● WORK INSTRUCTIONS: The listing below contains a span that opens with the line containing "return cap.cut(rod(POST_RADIUS, start, POST_END))" and closes with the line containing "if empty is". Return that span exactly.

=-=-=

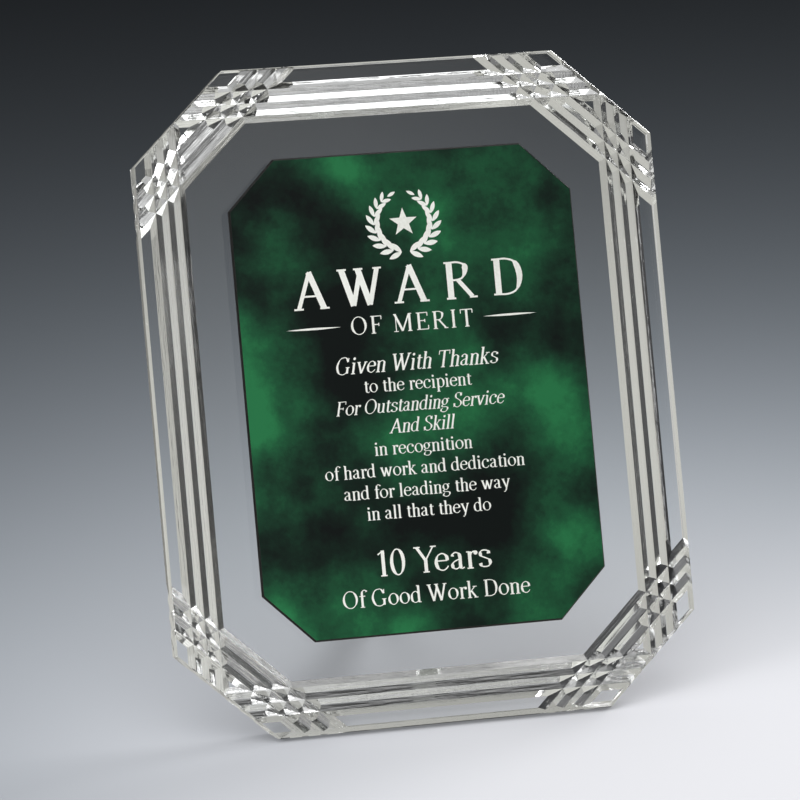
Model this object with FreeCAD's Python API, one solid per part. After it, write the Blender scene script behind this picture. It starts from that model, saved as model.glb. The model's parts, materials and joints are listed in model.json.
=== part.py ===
import FreeCAD, Part
import math
import os

# Free-standing octagonal award plaque. Millimetres, +Z up, front of the plaque towards -Y.
# The origin is the centre of the ground flat that the plate stands on.
#
# Every piece is first built upright: X across the plate, Y from the front face (0) to the back
# face (PLATE_THICKNESS), Z up the plate from its bottom edge. lean_back() then tilts it.

INCH = 25.4

# Plate
PLATE_WIDTH = 8 * INCH
PLATE_HEIGHT = 10 * INCH
PLATE_THICKNESS = 10.0
CORNER_ACROSS = 36.6
CORNER_UP = 34.4
ARRIS = 0.3
LEAN_DEG = 22.0
FOOT_RISE = 2.3

# Grooves on the back face, three beside each of the eight edges
GROOVE_COUNT = 3
GROOVE_WIDTH = 4.86
GROOVE_ANGLE_DEG = 87.0
GROOVE_RIDGE = 0.08
SIDE_MARGIN = 5.2
TOP_MARGIN = 5.2
CORNER_MARGIN = 5.7
BOTTOM_MARGIN = 6.3

# Panel bonded to the front face
PANEL_WIDTH = 134.8
PANEL_HEIGHT = 184.0
PANEL_CORNER = 18.9
CORE_THICKNESS = 1.2
CORE_BEVEL = 0.7
CAP_THICKNESS = 0.2
FILM_THICKNESS = 0.15
FILM_INSET = 1.5

# Threaded insert, bonded in a blind hole in the back face
INSERT_RADIUS = 4.5
INSERT_LENGTH = 6.5
INSERT_SINK = 0.1
INSERT_CHAMFER = 0.3
BARB_COUNT = 3
BARB_WIDTH = 0.8
BARB_DEPTH = 0.4
GLUE_WALL = 0.15
GLUE_FLOOR = 0.4

# Stud with a quarter-inch thread, fixed in the post
STUD_RADIUS = INCH / 8
STUD_CLEARANCE = 0.05
STUD_ENGAGED = 6.0
STUD_IN_POST = 14.0
STUD_CHAMFER = 0.6

# Washer between post and plate
WASHER_RADIUS = 7.5
WASHER_THICKNESS = 1.0
WASHER_CLEARANCE = 0.08
SEAT_GAP = 0.02

# Post: grip ring, then a cone down to the rod
POST_RADIUS = 4.75
POST_REACH = 95.0
GRIP_RADIUS = 7.5
GRIP_LENGTH = 6.0
GRIP_CHAMFER = 0.6
NECK_LENGTH = 3.0
FLUTE_COUNT = 30
FLUTE_RADIUS = 0.45

# Rubber tip over the end of the rod
TIP_RADIUS = 6.5
TIP_SLEEVE = 13.0
TIP_LIP_RADIUS = 7.1
TIP_LIP_LENGTH = 2.0

OVERSHOOT = 5.0
FULL_TURN_DEG = 360.0

LEAN = math.radians(LEAN_DEG)
GROOVE_PITCH = GROOVE_WIDTH + GROOVE_RIDGE
GROOVE_SLOPE = math.tan(math.radians(GROOVE_ANGLE_DEG / 2))
GROOVE_DEPTH = GROOVE_WIDTH / 2 / GROOVE_SLOPE
FOOT_DEPTH = FOOT_RISE / math.tan(LEAN)
POST_HEIGHT = FOOT_RISE + (TIP_RADIUS + POST_REACH * math.sin(LEAN)) / math.cos(LEAN)
HOLE_RADIUS = INSERT_RADIUS + GLUE_WALL
HOLE_DEPTH = INSERT_SINK + INSERT_LENGTH + GLUE_FLOOR
POST_START = PLATE_THICKNESS + WASHER_THICKNESS + 2 * SEAT_GAP
POST_END = PLATE_THICKNESS + POST_REACH

ALONG_X = FreeCAD.Vector(1, 0, 0)
ALONG_Y = FreeCAD.Vector(0, 1, 0)


def inset(outline, distance):
    """The outline (width, height, corner across, corner up) drawn in by distance on all eight sides."""
    width, height, across, up = outline
    trim = distance * (across + up - math.hypot(across, up))
    return (width - 2 * distance, height - 2 * distance, across - trim / up, up - trim / across)


def octagon(outline):
    """Corners (x, z) of a cut-corner rectangle centred on the plate, anticlockwise from the front."""
    width, height, across, up = outline
    side = width / 2
    low = (PLATE_HEIGHT - height) / 2
    high = (PLATE_HEIGHT + height) / 2
    return [
        (side - across, low),
        (side, low + up),
        (side, high - up),
        (side - across, high),
        (across - side, high),
        (-side, high - up),
        (-side, low + up),
        (across - side, low),
    ]


def wire(outline, y):
    """Closed wire round an outline in the plane at depth y."""
    points = [FreeCAD.Vector(x, y, z) for x, z in octagon(outline)]
    return Part.makePolygon(points + points[:1])


def slab(outline, front, back):
    """Flat piece with square edges between two depths."""
    return Part.Face(wire(outline, front)).extrude(ALONG_Y * (back - front))


def bevelled(outline, front, back, bevel):
    """Flat piece whose front outline is drawn in by bevel."""
    return Part.makeLoft([wire(inset(outline, bevel), front), wire(outline, back)], True, True)


def rod(radius, start, end):
    """Cylinder about the post's axis between two depths."""
    centre = FreeCAD.Vector(0, start, POST_HEIGHT)
    return Part.makeCylinder(radius, end - start, centre, ALONG_Y)


def cone(start_radius, end_radius, start, end):
    """Cone about the post's axis between two depths."""
    centre = FreeCAD.Vector(0, start, POST_HEIGHT)
    return Part.makeCone(start_radius, end_radius, end - start, centre, ALONG_Y)


def chamfered_rod(radius, start, end, start_chamfer, end_chamfer):
    """Cylinder with a 45-degree chamfer at each end; a chamfer of 0 leaves that end square."""
    pieces = [rod(radius, start + start_chamfer, end - end_chamfer)]
    if start_chamfer:
        pieces.append(cone(radius - start_chamfer, radius, start, start + start_chamfer))
    if end_chamfer:
        pieces.append(cone(radius, radius - end_chamfer, end - end_chamfer, end))
    return joined(pieces)


def joined(pieces):
    """One solid made of touching pieces."""
    whole = pieces[0]
    for piece in pieces[1:]:
        whole = whole.fuse(piece)
    return whole.removeSplitter()


def groove_bars(start, end, margin):
    """The V-shaped bars that carve grooves, margin in from the plate's edge from start to end."""
    along = FreeCAD.Vector(end[0] - start[0], 0, end[1] - start[1])
    length = along.Length
    along.normalize()
    inward = FreeCAD.Vector(-along.z, 0, along.x)
    run_out = PLATE_WIDTH / 2
    half_width = (GROOVE_DEPTH + OVERSHOOT) * GROOVE_SLOPE
    bars = []
    for index in range(GROOVE_COUNT):
        across = margin + GROOVE_WIDTH / 2 + index * GROOVE_PITCH
        centre = FreeCAD.Vector(start[0], PLATE_THICKNESS, start[1]) + inward * across - along * run_out
        valley = centre - ALONG_Y * GROOVE_DEPTH
        open_side = centre + ALONG_Y * OVERSHOOT
        corners = [valley, open_side + inward * half_width, open_side - inward * half_width]
        section = Part.Face(Part.makePolygon(corners + corners[:1]))
        bars.append(section.extrude(along * (length + 2 * run_out)))
    return bars


def lean_back(shape):
    """Tilts an upright shape back and sets the middle of the ground flat on the origin."""
    middle = FreeCAD.Vector(0, PLATE_THICKNESS - FOOT_DEPTH / 2, FOOT_RISE / 2)
    tilt = FreeCAD.Rotation(ALONG_X, -LEAN_DEG)
    leaning = shape.copy()
    leaning.Placement = FreeCAD.Placement(-tilt.multVec(middle), tilt)
    return leaning


PLATE = (PLATE_WIDTH, PLATE_HEIGHT, CORNER_ACROSS, CORNER_UP)
PANEL = (PANEL_WIDTH, PANEL_HEIGHT, PANEL_CORNER, PANEL_CORNER)
PANEL_FACE = inset(PANEL, CORE_BEVEL)

# In the order of octagon()'s edges, from the lower right corner round to the bottom
MARGINS = [
    CORNER_MARGIN, SIDE_MARGIN, CORNER_MARGIN, TOP_MARGIN,
    CORNER_MARGIN, SIDE_MARGIN, CORNER_MARGIN, BOTTOM_MARGIN,
]


def crystal_plate():
    """Clear octagonal plate with carved grooves, a ground foot flat and a blind hole for the insert."""
    plate = joined([
        bevelled(PLATE, 0, ARRIS, ARRIS),
        slab(PLATE, ARRIS, PLATE_THICKNESS - ARRIS),
        bevelled(PLATE, PLATE_THICKNESS, PLATE_THICKNESS - ARRIS, ARRIS),
    ])
    corners = octagon(PLATE)
    bars = []
    for start, end, margin in zip(corners, corners[1:] + corners[:1], MARGINS):
        bars.extend(groove_bars(start, end, margin))
    below = [
        FreeCAD.Vector(0, PLATE_THICKNESS - FOOT_DEPTH, 0),
        FreeCAD.Vector(0, PLATE_THICKNESS - FOOT_DEPTH, -OVERSHOOT),
        FreeCAD.Vector(0, PLATE_THICKNESS + OVERSHOOT, -OVERSHOOT),
        FreeCAD.Vector(0, PLATE_THICKNESS + OVERSHOOT, FOOT_RISE + OVERSHOOT * math.tan(LEAN)),
    ]
    foot = Part.Face(Part.makePolygon(below + below[:1])).extrude(ALONG_X * PLATE_WIDTH)
    foot.translate(-ALONG_X * PLATE_WIDTH / 2)
    hole = rod(HOLE_RADIUS, PLATE_THICKNESS - HOLE_DEPTH, PLATE_THICKNESS + OVERSHOOT)
    return plate.cut(bars + [foot, hole])


def panel_film():
    """Clear adhesive sheet between the plate and the panel's core."""
    return slab(inset(PANEL, FILM_INSET), -FILM_THICKNESS, 0)


def panel_core():
    """Black core plate; its bevelled edge frames the green face."""
    back = -FILM_THICKNESS
    return bevelled(PANEL, back - CORE_THICKNESS, back, CORE_BEVEL)


def panel_face():
    """Thin marbled green layer on the front of the core."""
    back = -FILM_THICKNESS - CORE_THICKNESS
    return slab(PANEL_FACE, back - CAP_THICKNESS, back)


def insert_glue():
    """Thin cup of adhesive that lines the blind hole around the insert."""
    floor = PLATE_THICKNESS - HOLE_DEPTH
    rim = PLATE_THICKNESS - INSERT_SINK
    return rod(HOLE_RADIUS, floor, rim).cut(rod(INSERT_RADIUS, floor + GLUE_FLOOR, rim))


def threaded_insert():
    """Brass insert with grooves round its outside and a bore for the stud."""
    start = PLATE_THICKNESS - INSERT_SINK - INSERT_LENGTH
    end = PLATE_THICKNESS - INSERT_SINK
    bore = STUD_RADIUS + STUD_CLEARANCE
    insert = rod(INSERT_RADIUS, start, end).cut(rod(bore, start, end))
    spacing = INSERT_LENGTH / (BARB_COUNT + 1)
    for index in range(BARB_COUNT):
        middle = start + spacing * (index + 1)
        low = middle - BARB_WIDTH / 2
        high = middle + BARB_WIDTH / 2
        insert = insert.cut(rod(INSERT_RADIUS, low, high).cut(rod(INSERT_RADIUS - BARB_DEPTH, low, high)))
    return insert.cut(cone(bore, bore + INSERT_CHAMFER, end - INSERT_CHAMFER, end))


def post_washer():
    """Washer that keeps the post off the plate."""
    start = PLATE_THICKNESS + SEAT_GAP
    end = start + WASHER_THICKNESS
    return rod(WASHER_RADIUS, start, end).cut(rod(STUD_RADIUS + WASHER_CLEARANCE, start, end))


def post_stud():
    """Stud that joins the post to the insert."""
    start = PLATE_THICKNESS - INSERT_SINK - STUD_ENGAGED
    end = POST_START + STUD_IN_POST
    return chamfered_rod(STUD_RADIUS, start, end, STUD_CHAMFER, 0)


def easel_post():
    """Rod with a fluted grip ring; it props the plate up from behind."""
    grip_end = POST_START + GRIP_LENGTH
    neck_end = grip_end + NECK_LENGTH
    post = joined([
        chamfered_rod(GRIP_RADIUS, POST_START, grip_end, GRIP_CHAMFER, GRIP_CHAMFER),
        cone(GRIP_RADIUS - GRIP_CHAMFER, POST_RADIUS, grip_end, neck_end),
        rod(POST_RADIUS, neck_end, POST_END),
    ])
    flutes = []
    for index in range(FLUTE_COUNT):
        turn = math.radians(FULL_TURN_DEG * index / FLUTE_COUNT)
        x = GRIP_RADIUS * math.cos(turn)
        z = POST_HEIGHT + GRIP_RADIUS * math.sin(turn)
        base = FreeCAD.Vector(x, POST_START, z)
        flutes.append(Part.makeCylinder(FLUTE_RADIUS, GRIP_LENGTH, base, ALONG_Y))
    socket = rod(STUD_RADIUS, POST_START, POST_START + STUD_IN_POST)
    return post.cut(flutes + [socket])


def post_tip():
    """Rubber cap with a lip and a round end that rests on the table."""
    start = POST_END - TIP_SLEEVE
    centre = FreeCAD.Vector(0, POST_END, POST_HEIGHT)
    cap = joined([
        rod(TIP_RADIUS, start, POST_END),
        rod(TIP_LIP_RADIUS, start, start + TIP_LIP_LENGTH),
        Part.makeSphere(TIP_RADIUS, centre).common(rod(TIP_LIP_RADIUS, POST_END, POST_END + TIP_RADIUS)),
    ])
    return cap.cut(rod(POST_RADIUS, start, POST_END))


PIECES = [
    crystal_plate,
    panel_film,
    panel_core,
    panel_face,
    insert_glue,
    threaded_insert,
    post_washer,
    post_stud,
    easel_post,
    post_tip,
]

os.makedirs("parts", exist_ok=True)
for piece in PIECES:
    lean_back(piece()).exportStep("parts/" + piece.__name__ + ".step")
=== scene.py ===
import json
import math

import bpy
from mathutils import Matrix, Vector
from mathutils.geometry import delaunay_2d_cdt


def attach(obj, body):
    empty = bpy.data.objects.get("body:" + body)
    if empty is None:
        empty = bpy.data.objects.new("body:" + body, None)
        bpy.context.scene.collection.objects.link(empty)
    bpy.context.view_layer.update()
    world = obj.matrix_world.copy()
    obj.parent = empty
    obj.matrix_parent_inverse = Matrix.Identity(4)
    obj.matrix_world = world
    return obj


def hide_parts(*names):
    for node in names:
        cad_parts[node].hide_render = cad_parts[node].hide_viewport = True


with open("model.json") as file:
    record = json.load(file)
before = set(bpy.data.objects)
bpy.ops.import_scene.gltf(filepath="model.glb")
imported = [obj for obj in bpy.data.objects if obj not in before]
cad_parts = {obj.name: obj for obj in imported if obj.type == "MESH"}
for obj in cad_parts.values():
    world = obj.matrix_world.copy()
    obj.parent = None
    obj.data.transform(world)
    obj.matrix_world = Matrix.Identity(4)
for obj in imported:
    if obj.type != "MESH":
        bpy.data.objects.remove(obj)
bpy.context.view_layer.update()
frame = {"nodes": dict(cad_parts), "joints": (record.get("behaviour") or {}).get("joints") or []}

MM = 0.001

# The plate's own directions, from the axis of the post that stands square to its back
BACKWARD = Vector(frame["joints"][0]["axis"]).normalized()
ACROSS = Vector((1, 0, 0))
UPWARD = ACROSS.cross(BACKWARD).normalized()
LEAN = math.asin(-BACKWARD.z)


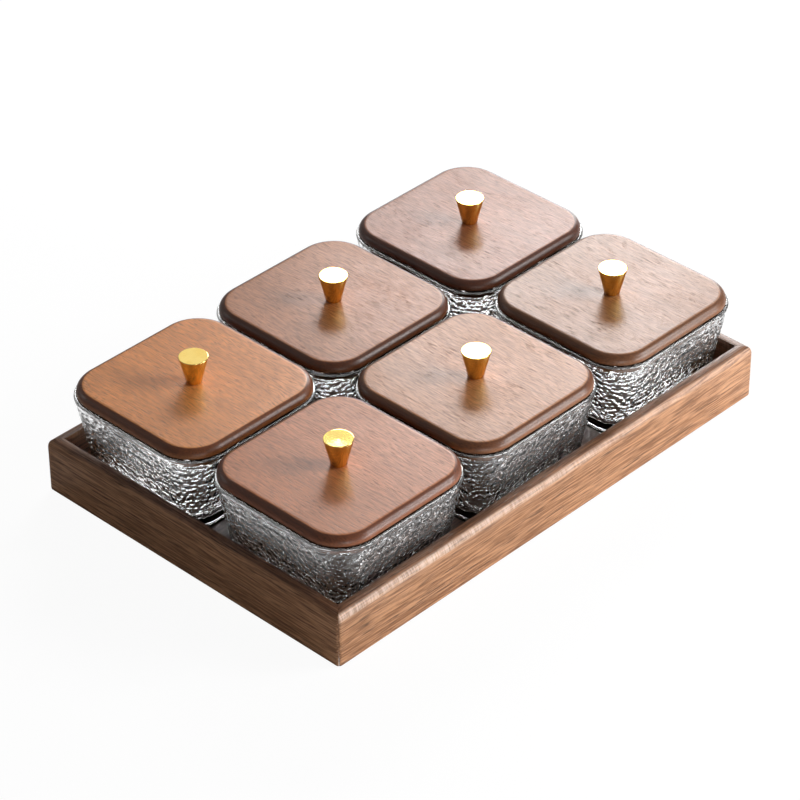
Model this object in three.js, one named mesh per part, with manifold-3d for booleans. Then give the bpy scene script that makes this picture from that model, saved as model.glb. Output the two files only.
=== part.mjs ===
// Chip and dip server: a mitred wooden tray that holds six square glass bowls, three along
// and two across. Each bowl has a wooden lid with a plug that drops into the glass, a soft
// ring round the plug, and a conical metal knob held by a screw from below.
// Millimetres, +Z up, origin under the middle of the tray, +X along the tray.
import * as THREE from "three";
import { mergeVertices } from "three/addons/utils/BufferGeometryUtils.js";
import Module from "manifold-3d";

const wasm = await Module();
wasm.setup();

// ---- clearances ----
const seatGap = 0.3; // between a piece and what it rests on or fits in
const mitreGap = 0.12; // taken off each mitred end

// ---- bowl: pressed glass, drafted walls, thick base ----
const bowlWidth = 107.8; // across the rim, both ways
const bowlHeight = 53.6;
const bowlCornerRadius = 24.2; // at the rim
const bowlDraft = 0.19; // how far the outside leans in for each mm down
const rimThickness = 3.6;
const wallThickening = 0.02; // extra thickness for each mm down
const rimSoftening = 1.2;
const baseThickness = 6;
const footSoftening = 1.6;
const footRingWidth = 7;
const footRecess = 0.8; // hollow under the foot, inside its ring
const insideFillet = 7;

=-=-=

● ANSWER TO THE PROBLEM:
    return cap.cut(rod(POST_RADIUS, start, POST_END))


PIECES = [
    crystal_plate,
    panel_film,
    panel_core,
    panel_face,
    insert_glue,
    threaded_insert,
    post_washer,
    post_stud,
    easel_post,
    post_tip,
]

os.makedirs("parts", exist_ok=True)
for piece in PIECES:
    lean_back(piece()).exportStep("parts/" + piece.__name__ + ".step")
=== scene.py ===
import json
import math

import bpy
from mathutils import Matrix, Vector
from mathutils.geometry import delaunay_2d_cdt


def attach(obj, body):
    empty = bpy.data.objects.get("body:" + body)
    if empty is None:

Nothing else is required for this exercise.